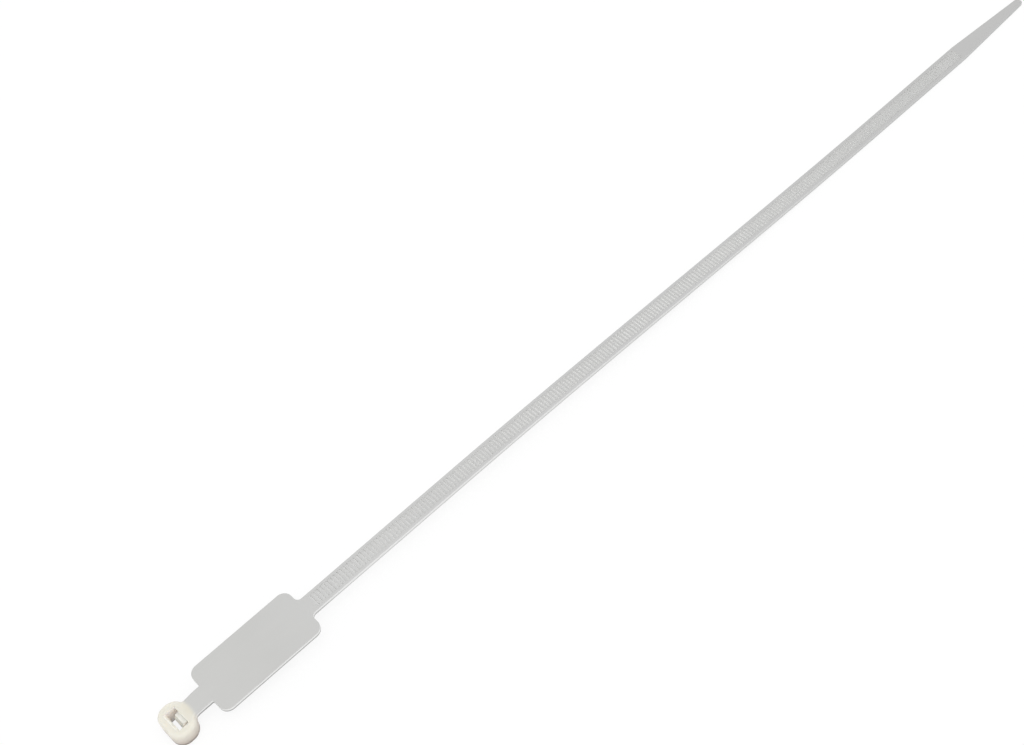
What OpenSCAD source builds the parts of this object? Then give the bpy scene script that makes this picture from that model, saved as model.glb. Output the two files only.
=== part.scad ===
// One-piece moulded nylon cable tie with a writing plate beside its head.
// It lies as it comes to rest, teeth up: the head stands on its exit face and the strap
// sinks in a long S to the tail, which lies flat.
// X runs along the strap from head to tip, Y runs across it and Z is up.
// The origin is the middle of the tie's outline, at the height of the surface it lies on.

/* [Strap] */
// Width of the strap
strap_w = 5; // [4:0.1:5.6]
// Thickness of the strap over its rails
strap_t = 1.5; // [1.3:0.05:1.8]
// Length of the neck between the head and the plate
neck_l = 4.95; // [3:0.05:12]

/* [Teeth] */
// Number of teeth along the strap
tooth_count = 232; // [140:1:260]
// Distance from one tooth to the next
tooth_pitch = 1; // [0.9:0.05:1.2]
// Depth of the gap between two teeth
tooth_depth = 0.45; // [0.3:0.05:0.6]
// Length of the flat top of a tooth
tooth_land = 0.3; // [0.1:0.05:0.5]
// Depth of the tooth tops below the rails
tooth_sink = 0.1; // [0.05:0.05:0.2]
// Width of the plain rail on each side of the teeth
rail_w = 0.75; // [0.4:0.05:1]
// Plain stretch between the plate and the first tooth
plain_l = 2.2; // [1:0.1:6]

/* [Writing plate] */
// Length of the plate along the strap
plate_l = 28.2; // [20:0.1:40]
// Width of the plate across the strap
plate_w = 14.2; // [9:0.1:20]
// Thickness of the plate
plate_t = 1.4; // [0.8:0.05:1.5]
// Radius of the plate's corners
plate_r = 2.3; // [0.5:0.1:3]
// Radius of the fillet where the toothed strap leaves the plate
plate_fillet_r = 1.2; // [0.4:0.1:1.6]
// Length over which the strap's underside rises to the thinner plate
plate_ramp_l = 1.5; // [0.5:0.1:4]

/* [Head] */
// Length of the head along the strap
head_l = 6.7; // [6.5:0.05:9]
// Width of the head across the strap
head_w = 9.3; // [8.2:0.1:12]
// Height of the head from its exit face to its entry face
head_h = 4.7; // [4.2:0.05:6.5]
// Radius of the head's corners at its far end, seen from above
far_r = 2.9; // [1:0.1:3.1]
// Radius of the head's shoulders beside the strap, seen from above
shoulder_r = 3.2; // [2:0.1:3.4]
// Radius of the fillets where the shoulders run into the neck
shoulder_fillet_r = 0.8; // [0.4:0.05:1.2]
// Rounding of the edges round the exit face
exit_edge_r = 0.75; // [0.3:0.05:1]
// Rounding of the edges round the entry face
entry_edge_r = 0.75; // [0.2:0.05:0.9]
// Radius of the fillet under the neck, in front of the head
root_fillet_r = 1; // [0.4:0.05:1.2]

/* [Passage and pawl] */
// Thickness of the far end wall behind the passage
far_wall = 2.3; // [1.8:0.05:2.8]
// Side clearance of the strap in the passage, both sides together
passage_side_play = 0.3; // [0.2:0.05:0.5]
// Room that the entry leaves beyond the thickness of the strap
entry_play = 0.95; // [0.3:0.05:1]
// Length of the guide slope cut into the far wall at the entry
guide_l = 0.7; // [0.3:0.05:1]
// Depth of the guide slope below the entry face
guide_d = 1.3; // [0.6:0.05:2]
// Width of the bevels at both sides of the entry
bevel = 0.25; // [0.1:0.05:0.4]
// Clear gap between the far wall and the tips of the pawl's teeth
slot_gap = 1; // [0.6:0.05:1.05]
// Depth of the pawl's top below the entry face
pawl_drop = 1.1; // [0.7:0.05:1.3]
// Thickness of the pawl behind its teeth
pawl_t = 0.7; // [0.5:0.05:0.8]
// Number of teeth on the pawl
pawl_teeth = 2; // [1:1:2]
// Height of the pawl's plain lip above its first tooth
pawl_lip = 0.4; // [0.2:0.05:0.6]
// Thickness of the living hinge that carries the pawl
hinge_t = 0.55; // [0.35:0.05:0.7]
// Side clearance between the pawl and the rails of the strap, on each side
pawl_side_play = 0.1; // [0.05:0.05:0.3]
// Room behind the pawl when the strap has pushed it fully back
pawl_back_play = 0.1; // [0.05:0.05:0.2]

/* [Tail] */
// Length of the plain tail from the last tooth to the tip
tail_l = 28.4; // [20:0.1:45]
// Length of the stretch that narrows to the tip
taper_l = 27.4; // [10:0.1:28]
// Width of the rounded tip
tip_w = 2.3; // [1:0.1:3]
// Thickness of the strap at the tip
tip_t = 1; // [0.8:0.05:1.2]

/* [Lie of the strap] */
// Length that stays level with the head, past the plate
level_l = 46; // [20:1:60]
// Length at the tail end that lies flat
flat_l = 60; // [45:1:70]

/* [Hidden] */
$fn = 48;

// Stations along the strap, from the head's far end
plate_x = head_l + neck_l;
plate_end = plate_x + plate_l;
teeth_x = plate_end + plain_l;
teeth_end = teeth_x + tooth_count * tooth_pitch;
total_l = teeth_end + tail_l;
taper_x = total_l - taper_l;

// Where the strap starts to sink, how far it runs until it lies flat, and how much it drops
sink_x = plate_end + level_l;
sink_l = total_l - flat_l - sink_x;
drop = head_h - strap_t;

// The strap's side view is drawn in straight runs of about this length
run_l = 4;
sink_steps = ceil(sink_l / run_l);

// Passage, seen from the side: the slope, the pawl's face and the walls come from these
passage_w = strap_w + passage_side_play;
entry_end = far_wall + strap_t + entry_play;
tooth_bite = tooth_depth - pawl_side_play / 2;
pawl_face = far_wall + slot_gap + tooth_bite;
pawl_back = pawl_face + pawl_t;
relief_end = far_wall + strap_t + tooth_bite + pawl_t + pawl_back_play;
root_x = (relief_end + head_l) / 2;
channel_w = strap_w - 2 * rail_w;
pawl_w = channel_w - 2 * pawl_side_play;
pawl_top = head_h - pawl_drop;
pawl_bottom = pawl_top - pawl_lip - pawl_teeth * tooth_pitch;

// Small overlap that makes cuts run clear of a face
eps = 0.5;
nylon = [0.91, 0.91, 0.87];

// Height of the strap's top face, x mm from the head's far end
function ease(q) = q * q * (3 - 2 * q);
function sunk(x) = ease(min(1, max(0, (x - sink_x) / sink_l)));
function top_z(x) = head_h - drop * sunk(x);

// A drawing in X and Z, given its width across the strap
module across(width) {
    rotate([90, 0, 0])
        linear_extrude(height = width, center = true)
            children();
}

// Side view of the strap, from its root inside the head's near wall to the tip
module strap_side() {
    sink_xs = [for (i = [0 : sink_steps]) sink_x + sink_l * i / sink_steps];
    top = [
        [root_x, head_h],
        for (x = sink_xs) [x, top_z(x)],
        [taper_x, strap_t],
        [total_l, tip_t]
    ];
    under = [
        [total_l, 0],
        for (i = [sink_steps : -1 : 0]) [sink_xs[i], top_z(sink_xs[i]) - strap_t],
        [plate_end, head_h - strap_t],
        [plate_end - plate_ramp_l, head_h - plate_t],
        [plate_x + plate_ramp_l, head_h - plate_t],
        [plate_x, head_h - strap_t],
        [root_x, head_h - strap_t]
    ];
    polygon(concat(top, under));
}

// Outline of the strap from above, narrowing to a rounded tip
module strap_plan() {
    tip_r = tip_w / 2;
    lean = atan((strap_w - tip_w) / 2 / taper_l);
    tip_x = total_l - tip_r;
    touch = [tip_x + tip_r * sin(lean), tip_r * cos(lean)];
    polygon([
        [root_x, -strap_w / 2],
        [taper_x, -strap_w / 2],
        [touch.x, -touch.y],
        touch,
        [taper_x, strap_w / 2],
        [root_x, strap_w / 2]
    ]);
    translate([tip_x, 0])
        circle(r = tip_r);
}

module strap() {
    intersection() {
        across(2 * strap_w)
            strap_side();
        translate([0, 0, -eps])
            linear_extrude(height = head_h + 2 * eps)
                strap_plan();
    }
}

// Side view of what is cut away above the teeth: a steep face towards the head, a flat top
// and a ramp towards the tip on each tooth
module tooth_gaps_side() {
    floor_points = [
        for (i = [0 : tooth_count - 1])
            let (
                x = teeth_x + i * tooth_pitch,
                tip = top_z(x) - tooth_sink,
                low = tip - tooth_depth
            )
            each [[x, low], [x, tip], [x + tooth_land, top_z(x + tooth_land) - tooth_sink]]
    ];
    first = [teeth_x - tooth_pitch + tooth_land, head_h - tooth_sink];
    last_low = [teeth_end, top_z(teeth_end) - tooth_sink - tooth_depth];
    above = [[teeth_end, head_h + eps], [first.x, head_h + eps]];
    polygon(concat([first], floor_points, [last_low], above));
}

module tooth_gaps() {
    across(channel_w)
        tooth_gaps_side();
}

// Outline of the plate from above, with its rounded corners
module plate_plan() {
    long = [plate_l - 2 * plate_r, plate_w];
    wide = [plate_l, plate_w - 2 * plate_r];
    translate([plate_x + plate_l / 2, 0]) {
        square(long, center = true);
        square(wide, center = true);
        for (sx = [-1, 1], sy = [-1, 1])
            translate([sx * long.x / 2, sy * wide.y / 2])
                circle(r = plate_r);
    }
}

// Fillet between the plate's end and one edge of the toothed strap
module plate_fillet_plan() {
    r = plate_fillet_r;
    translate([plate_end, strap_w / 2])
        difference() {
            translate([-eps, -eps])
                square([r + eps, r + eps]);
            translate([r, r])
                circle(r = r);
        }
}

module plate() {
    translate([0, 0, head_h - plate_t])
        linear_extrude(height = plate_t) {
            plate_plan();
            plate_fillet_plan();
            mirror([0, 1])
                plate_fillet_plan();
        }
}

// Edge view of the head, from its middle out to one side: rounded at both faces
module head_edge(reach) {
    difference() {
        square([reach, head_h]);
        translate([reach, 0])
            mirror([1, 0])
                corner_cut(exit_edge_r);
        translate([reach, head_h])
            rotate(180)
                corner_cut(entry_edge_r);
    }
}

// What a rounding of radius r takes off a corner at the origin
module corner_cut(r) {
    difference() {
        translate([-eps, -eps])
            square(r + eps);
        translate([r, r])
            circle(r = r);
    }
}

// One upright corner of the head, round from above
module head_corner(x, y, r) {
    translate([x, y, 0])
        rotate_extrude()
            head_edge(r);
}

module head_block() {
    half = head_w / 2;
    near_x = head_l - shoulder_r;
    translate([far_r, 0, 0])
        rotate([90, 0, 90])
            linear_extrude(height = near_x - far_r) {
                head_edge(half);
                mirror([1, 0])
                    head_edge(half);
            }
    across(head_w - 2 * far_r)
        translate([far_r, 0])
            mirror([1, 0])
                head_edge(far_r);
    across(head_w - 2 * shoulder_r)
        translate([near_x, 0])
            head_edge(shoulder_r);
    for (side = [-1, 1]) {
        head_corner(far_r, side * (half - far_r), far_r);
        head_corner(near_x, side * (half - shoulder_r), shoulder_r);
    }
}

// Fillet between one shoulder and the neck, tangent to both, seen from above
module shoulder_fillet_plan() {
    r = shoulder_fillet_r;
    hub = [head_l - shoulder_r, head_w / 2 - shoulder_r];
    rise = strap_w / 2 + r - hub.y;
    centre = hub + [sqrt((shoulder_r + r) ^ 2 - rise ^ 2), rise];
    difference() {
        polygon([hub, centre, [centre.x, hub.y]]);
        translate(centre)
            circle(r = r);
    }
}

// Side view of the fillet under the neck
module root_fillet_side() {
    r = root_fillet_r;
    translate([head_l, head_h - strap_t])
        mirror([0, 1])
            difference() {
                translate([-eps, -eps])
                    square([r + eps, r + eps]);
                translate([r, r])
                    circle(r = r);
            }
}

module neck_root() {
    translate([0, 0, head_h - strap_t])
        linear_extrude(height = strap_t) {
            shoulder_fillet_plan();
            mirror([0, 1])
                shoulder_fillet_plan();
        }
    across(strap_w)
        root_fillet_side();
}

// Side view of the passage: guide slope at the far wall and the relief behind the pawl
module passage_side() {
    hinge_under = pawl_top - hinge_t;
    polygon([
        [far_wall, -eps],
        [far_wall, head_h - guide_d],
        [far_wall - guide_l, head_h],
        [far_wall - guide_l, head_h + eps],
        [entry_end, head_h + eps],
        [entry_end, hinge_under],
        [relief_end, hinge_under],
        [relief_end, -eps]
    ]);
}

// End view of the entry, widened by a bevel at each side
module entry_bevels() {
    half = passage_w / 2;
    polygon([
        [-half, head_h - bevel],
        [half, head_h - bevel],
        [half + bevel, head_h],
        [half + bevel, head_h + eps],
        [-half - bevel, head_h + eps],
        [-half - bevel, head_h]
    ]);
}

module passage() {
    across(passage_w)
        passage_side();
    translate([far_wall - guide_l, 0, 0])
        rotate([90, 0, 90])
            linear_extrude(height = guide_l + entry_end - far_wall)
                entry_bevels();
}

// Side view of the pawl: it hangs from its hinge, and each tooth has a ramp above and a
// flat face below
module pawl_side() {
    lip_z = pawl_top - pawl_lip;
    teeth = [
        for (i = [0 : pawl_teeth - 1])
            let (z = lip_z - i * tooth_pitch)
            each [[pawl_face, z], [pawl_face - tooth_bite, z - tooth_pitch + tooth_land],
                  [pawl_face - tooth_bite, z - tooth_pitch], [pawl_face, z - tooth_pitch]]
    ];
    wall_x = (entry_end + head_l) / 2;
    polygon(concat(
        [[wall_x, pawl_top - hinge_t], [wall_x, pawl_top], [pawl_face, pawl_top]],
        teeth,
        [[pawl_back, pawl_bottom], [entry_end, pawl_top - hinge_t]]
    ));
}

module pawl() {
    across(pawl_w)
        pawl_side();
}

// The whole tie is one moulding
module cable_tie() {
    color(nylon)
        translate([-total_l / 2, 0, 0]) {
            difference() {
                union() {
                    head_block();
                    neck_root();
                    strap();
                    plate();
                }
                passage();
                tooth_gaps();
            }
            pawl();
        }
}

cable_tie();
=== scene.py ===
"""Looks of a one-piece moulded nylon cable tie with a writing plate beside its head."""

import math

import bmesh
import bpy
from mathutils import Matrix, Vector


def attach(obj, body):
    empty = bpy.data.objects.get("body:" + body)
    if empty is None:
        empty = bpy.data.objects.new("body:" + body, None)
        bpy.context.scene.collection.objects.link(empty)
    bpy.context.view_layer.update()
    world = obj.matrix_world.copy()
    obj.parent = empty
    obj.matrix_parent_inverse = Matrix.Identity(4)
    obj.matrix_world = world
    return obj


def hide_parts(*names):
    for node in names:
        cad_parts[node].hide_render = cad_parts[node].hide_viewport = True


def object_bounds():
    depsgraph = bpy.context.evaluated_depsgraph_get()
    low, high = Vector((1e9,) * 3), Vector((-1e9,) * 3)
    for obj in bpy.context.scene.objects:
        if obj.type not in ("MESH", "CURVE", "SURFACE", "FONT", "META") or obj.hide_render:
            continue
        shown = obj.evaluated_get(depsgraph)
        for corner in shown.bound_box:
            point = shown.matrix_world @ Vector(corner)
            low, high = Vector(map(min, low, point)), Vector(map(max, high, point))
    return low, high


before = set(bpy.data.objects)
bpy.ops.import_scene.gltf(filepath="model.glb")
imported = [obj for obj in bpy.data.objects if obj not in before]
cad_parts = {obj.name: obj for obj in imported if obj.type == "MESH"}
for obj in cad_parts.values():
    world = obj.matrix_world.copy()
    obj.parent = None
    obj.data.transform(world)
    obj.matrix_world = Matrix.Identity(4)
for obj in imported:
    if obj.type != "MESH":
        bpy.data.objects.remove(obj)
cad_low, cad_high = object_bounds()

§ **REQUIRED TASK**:
Start with the line that contains "is one moulding" and end with the line that contains "return low, high"; give those lines again exactly, and no others.

§ **ANSWER FOR THE TASK**:
// The whole tie is one moulding
module cable_tie() {
    color(nylon)
        translate([-total_l / 2, 0, 0]) {
            difference() {
                union() {
                    head_block();
                    neck_root();
                    strap();
                    plate();
                }
                passage();
                tooth_gaps();
            }
            pawl();
        }
}

cable_tie();
=== scene.py ===
"""Looks of a one-piece moulded nylon cable tie with a writing plate beside its head."""

import math

import bmesh
import bpy
from mathutils import Matrix, Vector


def attach(obj, body):
    empty = bpy.data.objects.get("body:" + body)
    if empty is None:
        empty = bpy.data.objects.new("body:" + body, None)
        bpy.context.scene.collection.objects.link(empty)
    bpy.context.view_layer.update()
    world = obj.matrix_world.copy()
    obj.parent = empty
    obj.matrix_parent_inverse = Matrix.Identity(4)
    obj.matrix_world = world
    return obj


def hide_parts(*names):
    for node in names:
        cad_parts[node].hide_render = cad_parts[node].hide_viewport = True


def object_bounds():
    depsgraph = bpy.context.evaluated_depsgraph_get()
    low, high = Vector((1e9,) * 3), Vector((-1e9,) * 3)
    for obj in bpy.context.scene.objects:
        if obj.type not in ("MESH", "CURVE", "SURFACE", "FONT", "META") or obj.hide_render:
            continue
        shown = obj.evaluated_get(depsgraph)
        for corner in shown.bound_box:
            point = shown.matrix_world @ Vector(corner)
            low, high = Vector(map(min, low, point)), Vector(map(max, high, point))
    return low, high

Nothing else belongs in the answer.